▶ _WHAT THE TASK REQUIRES_:
Copy out exactly the lines from the start of the data to the line containing "of the case". Include both.

▶ _INFORMATION SHOWN_:
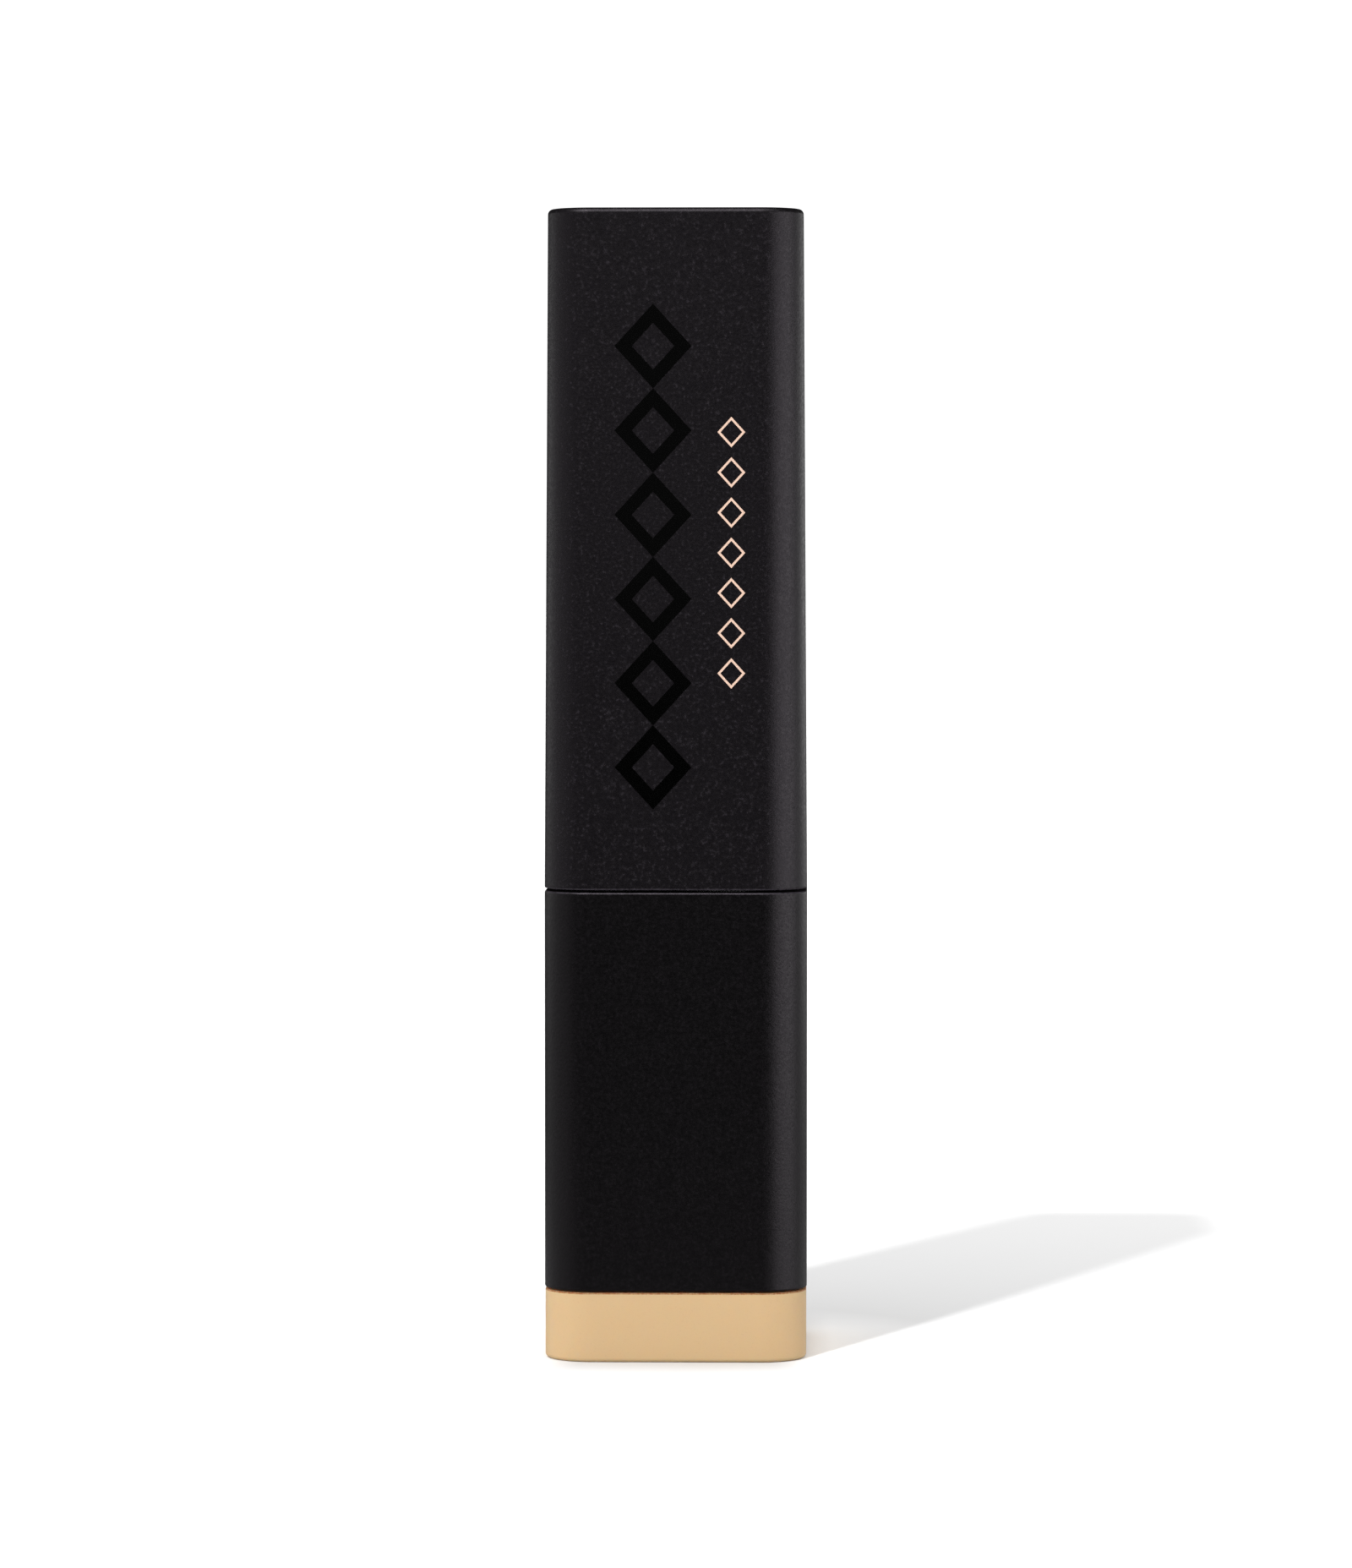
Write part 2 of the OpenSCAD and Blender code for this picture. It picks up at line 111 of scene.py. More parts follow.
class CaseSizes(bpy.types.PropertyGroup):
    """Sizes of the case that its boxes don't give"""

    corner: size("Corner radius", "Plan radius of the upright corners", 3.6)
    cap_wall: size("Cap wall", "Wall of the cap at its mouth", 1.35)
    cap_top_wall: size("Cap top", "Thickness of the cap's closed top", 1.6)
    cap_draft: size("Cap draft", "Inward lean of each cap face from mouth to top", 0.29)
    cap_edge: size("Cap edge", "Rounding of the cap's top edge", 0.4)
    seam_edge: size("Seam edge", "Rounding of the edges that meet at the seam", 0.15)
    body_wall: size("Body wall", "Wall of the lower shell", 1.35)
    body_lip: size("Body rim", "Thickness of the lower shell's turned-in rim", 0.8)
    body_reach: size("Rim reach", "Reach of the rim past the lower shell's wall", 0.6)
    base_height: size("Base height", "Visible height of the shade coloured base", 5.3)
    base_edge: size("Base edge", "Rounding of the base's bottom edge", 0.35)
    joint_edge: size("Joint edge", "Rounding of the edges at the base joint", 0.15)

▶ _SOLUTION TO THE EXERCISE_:
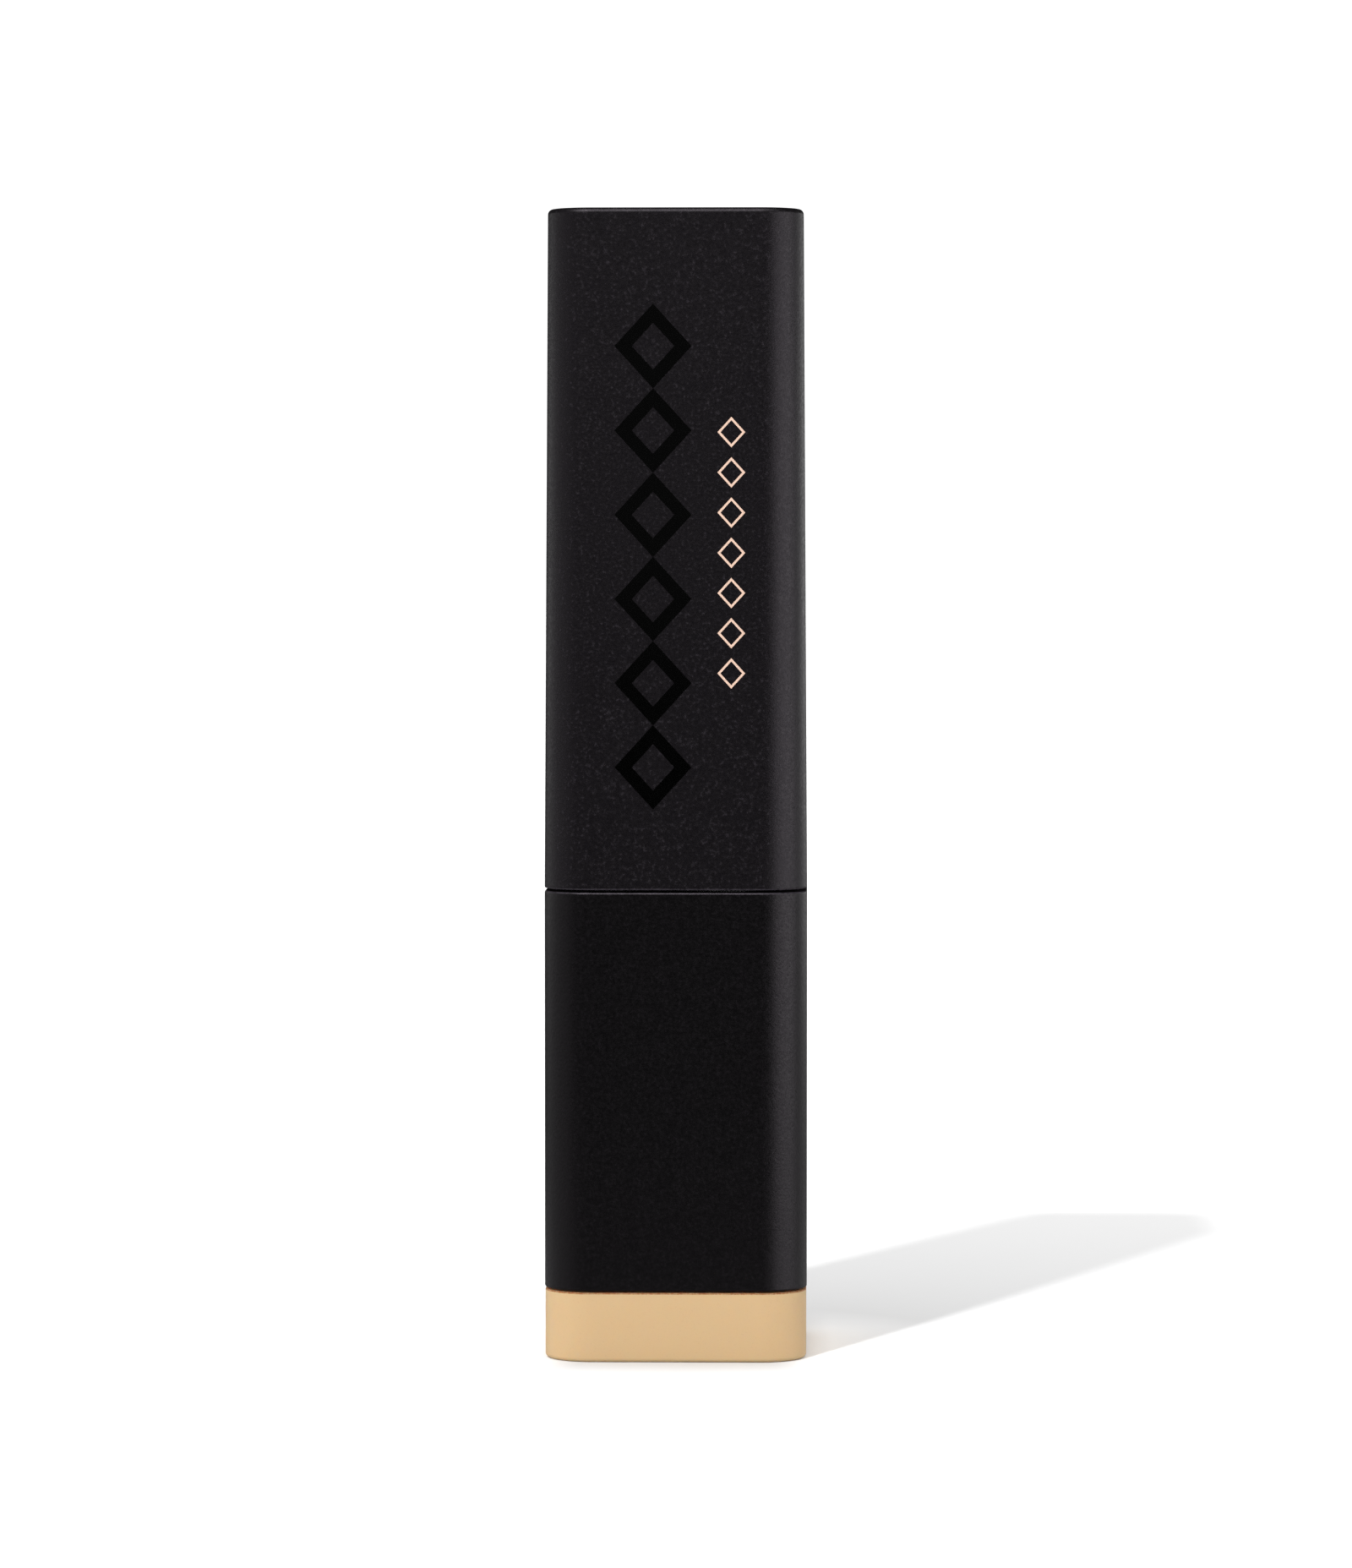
Write part 2 of the OpenSCAD and Blender code for this picture. It picks up at line 111 of scene.py. More parts follow.
class CaseSizes(bpy.types.PropertyGroup):
    """Sizes of the case that its boxes don't give"""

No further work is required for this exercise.